6. I mailed my letter on July 19th.
7. He received it in the last batch of letters, mine was in that batch] on August 11th.
8. On August 12th, he and his daughter drove up into the Mountains in Utah and he carved our initials in a very special set of trees, that grew up close to each other, one larger then the other, and then the trees wound around each other growing up high in the sky.
9. He wrote back to me, a long letter about the same length as mine.
10. Before that arrived, He had sent me a dozen long stem red roses [my favorite flowers] which arrived with a card with the flowers simply said Drew, Utah.
11. A few days before his letter.
12 .By this point I thought, oh my god whit did I get myself into to.
He had requested a photo, plus my phone number, which I WOULDN'T send to a stranger, so he had no idea what I looked like. I was a former model. He sent his phone number.
13. I had decided to call him to stop it in it's tracks. I decided the polite thing to do was to at least call him and thank him. I had no intention back in the early 80's to meet a total stranger. I never expected an answer to my letter. [All three men wrote back].
14. When I heard his voice . . . on the phone . . . I KNEW I KNEW HIM . . . LIKE I HAD KNOWN HIM FOREVER.
15. After talking frequently for two weeks he proposed to me over the phone.
16. I accepted. We agreed if when we met if either of us felt uncomfortable and changed our minds we wouldn't hold the other to the promise.
17. 1 day short of a MONTH he flew me to Utah to meet. . . to see if I wanted to continue our rapid love affair; to move Utah, and to meet his rather large family family.
18. After being there 9 days, we drove back to Wisconsin to gather my family and friends to meet him.
19. We loaded the vechile with my son, my cat, and my cockatiel [in a large cage] Tten days there, we drove back to Utah to take up living and loving together. We knew we could not stand to be apart for one day.
[Figure up all those steps and the odds that one could have gone wrong . . . we feel like it was a million in one chance that we found each other.]

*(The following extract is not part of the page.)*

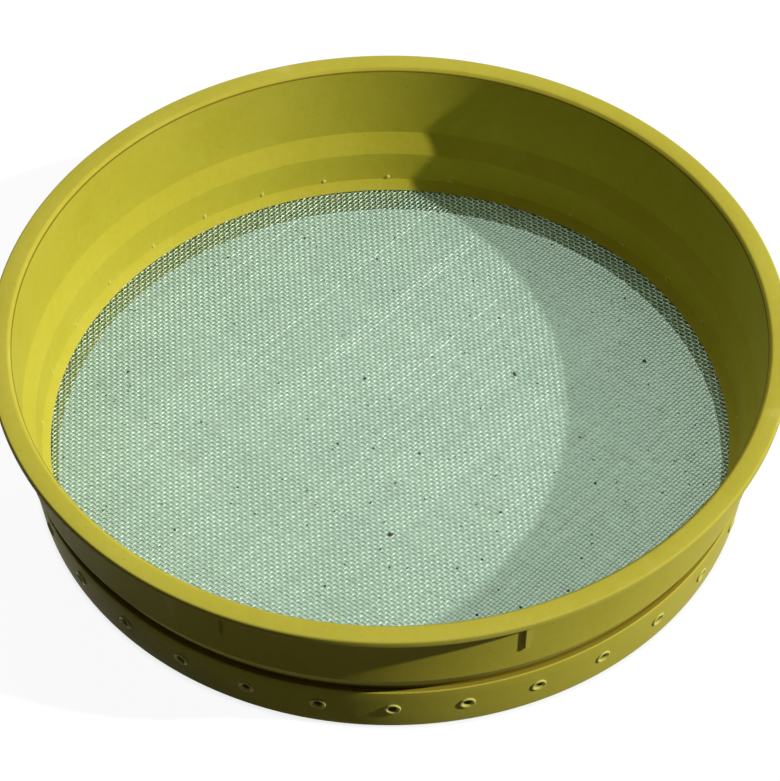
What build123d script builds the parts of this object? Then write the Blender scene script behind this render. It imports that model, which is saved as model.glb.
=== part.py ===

We were married as soon as my divorce was final, and had expected to spend 50 years together. This wonderful man [my 4th husband . . . each husband was a stepping stone to where I needed to be to meet his man], he was the true love of my life. I didn't think anything could separate us.
Well, he got cancer and we battled it for nearly six years. At that point I told him he "needed to go." His response was, "No I need to be here to take care of you!" I told him I would "be just fine." We had talked about remarring and i had expected I would as I was not a loner. Well, he died within 10 HOURS of my telling him to go.

Boy was I wrong. It is nearly eleven [11] years now that he has been gone and my heart still aches for him. I have no desire to have another man in my life.

Honey, I don't know all the answers.
My advice is to keep those memories and feelings [we went thru some tough patches along our road together], as they truly are precious.
I know, at least it is my belief, that we knew each other in the pre-exhistenance and planned our lives here on earth with the various souls/spirits, who would help us to grow and develop our spirits while we have a human body.
You must continue to do the things that can help you to grow, and leave your heart open. One day when you least expect it, that perfect person will come along.

I miss my husband with all my heart and can't wait until we are reunited in the spirit world.

Read and study things of God and his plan for the spirits that are on this planet, the reason for life, what we should try to do with our lives, and the ways we can help others.

I believe if you two are meant to be togehter, God will open the doors for that to happen. If not, don't leave the door so tightly closed that someone wonderful can't get in to bring love and joy into your life as you return that to him.

I am encluding my e-mail address if you would care to continue to write. The hour is late, and I must be getting to bed. I have two funerals to attend this Saturday. Two ladies who don't know each other. It will be a hard day. I was on this site looking for words of comfort to give to their families, when I read your letter.
I also spotted two other friends that have past away in the past few months.

My prayers are with you. Just trust in Heavenly Father.